O caseiro e o educador  

29/08/2020 04h00

Boa parte dos fins de semana da minha adolescência foram vividos em um sítio da família, em Itapevi-SP. Em uma chácara vizinha, morava e trabalhava como caseiro o Daniel. Habilidoso, acabava sempre prestando alguns serviços para minha família. Outro dia, quis saber um pouco mais sobre sua história, o que o tinha levado até ali e acabei me deleitando com uma narrativa dessas que ensinam a gente.

Em meados da década de 1980, Daniel trabalhava como vigia em uma empresa do bairro de Perdizes e dividia com amigos um apartamento na região. Um dia, mudou-se para seu prédio um senhor muito simpático que trabalhava como professor na PUC. Pouco tempo depois, num começo de noite, Daniel voltava do trabalho sob uma pancada de chuva quando viu, na frente do prédio da faculdade, seu novo vizinho abrigando-se sob uma marquise.

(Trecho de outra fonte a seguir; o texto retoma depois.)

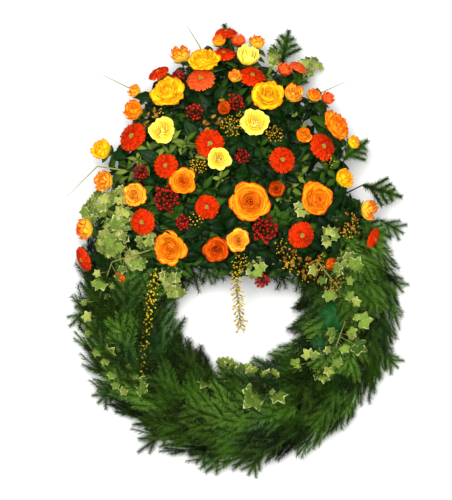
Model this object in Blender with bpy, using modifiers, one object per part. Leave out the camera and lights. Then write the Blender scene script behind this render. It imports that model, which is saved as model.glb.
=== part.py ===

Não teve dúvida: foi até ele e ofereceu uma carona no guarda-chuva. "Era apertado, mas dava para dois", conta. O homem aceitou a gentileza e foram ambos conversando até o prédio.

Foi o começo de uma grande amizade, que ultrapassava as diferenças. Um era vigia, o outro, professor em uma das mais importantes universidades do Brasil. Mas sempre havia tempo para uma boa conversa. Com o tempo, Daniel foi descobrindo mais sobre aquele homem. Muitos anos antes, ele havia desenvolvido uma importante pesquisa na área da educação. O estudo explicava o processo que poderia levar um adulto sem escrita a se alfabetizar, a partir da reflexão sobre sua própria realidade. Com seu método, havia conseguido ensinar centenas de adultos a ler em menos de três meses. Durante o período da ditadura militar no Brasil, foi obrigado a sair do país e acabou tornando-se famoso lá fora, uma referência, em virtude do seu método.

Contava tudo isso a Daniel na mesma medida em que pedia a ele que também contasse sua história. A convivência era tão boa que Daniel acabou sendo convidado para cuidar de uma chácara em que o professor passava os finais de semana e férias. Lá, casou-se e, ao lado de sua esposa, criou seus três filhos aos quais conseguiu oferecer uma boa educação. Estudaram em um colégio de freiras na região e sempre contaram com o incentivo e o apoio do professor para que não abandonassem os estudos. Formaram-se em História, Enfermagem e Física. Foram anos de convivência e troca de ideias entre aqueles dois amigos: o caseiro e o professor, chamado Paulo Freire. Freire se foi em 1997. Daniel mora na chácara até hoje.

Nessa semana, a histórica aprovação do novo Fundeb, instrumento imprescindível para que avancemos na qualidade da educação pública oferecida no Brasil, representa uma homenagem que o tempo faz ao patrono da educação brasileira.